**RECORDED DATA**
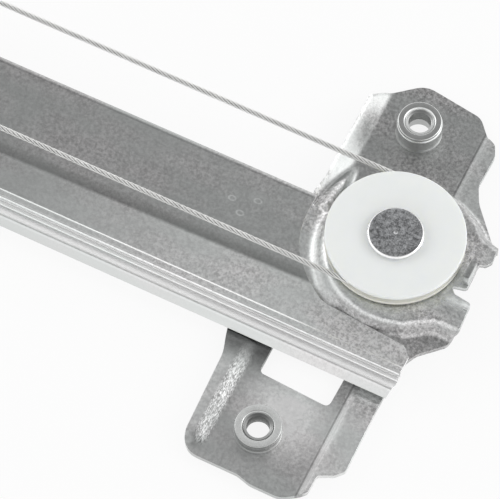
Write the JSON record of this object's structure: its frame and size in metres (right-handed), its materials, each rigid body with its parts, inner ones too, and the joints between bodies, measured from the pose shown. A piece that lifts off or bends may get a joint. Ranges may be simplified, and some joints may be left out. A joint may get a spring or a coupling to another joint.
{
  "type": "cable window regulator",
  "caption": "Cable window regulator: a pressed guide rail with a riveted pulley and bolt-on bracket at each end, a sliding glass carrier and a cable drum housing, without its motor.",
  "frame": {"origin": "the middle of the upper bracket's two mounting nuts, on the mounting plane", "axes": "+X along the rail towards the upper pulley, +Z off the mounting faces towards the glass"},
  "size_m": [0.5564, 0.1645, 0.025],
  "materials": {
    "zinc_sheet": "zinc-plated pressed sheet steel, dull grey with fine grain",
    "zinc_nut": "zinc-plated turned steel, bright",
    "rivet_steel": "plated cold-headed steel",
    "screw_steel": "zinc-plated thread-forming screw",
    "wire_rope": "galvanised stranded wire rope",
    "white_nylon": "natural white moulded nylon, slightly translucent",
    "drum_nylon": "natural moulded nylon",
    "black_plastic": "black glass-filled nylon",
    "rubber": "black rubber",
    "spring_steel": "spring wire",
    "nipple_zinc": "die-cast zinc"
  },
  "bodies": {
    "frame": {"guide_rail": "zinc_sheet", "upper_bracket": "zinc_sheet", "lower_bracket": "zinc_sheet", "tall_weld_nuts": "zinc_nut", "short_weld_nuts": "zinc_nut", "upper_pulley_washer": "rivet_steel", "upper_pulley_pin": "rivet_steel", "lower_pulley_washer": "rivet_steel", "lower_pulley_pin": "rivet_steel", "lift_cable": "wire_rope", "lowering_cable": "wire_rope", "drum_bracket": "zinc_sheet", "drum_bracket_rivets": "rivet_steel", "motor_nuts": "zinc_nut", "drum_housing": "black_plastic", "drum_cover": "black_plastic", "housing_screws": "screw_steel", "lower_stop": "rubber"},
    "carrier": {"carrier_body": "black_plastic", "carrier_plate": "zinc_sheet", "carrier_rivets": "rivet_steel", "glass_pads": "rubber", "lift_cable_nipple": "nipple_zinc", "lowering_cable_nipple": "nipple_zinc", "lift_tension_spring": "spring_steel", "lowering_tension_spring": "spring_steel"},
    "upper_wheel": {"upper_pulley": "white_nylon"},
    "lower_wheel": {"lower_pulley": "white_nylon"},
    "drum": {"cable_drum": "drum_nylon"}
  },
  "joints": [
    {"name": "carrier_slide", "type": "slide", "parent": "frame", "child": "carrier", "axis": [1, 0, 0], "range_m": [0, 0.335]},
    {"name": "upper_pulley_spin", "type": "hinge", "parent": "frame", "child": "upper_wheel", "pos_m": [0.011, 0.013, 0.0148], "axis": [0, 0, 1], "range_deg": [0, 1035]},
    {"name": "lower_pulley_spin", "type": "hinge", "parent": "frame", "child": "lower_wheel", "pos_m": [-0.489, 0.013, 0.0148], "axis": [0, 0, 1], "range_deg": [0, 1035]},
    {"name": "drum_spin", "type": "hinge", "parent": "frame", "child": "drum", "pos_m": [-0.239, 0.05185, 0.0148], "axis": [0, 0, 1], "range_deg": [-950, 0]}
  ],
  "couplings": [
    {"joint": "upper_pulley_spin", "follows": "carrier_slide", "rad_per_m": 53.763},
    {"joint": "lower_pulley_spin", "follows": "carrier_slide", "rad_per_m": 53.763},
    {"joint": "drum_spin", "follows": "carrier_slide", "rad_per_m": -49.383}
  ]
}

**INSTRUCTIONS TO FOLLOW**
Pick out the lines that contain "joints" and copy them.

**THE REPLY**
Write the JSON record of this object's structure: its frame and size in metres (right-handed), its materials, each rigid body with its parts, inner ones too, and the joints between bodies, measured from the pose shown. A piece that lifts off or bends may get a joint. Ranges may be simplified, and some joints may be left out. A joint may get a spring or a coupling to another joint.
  "joints": [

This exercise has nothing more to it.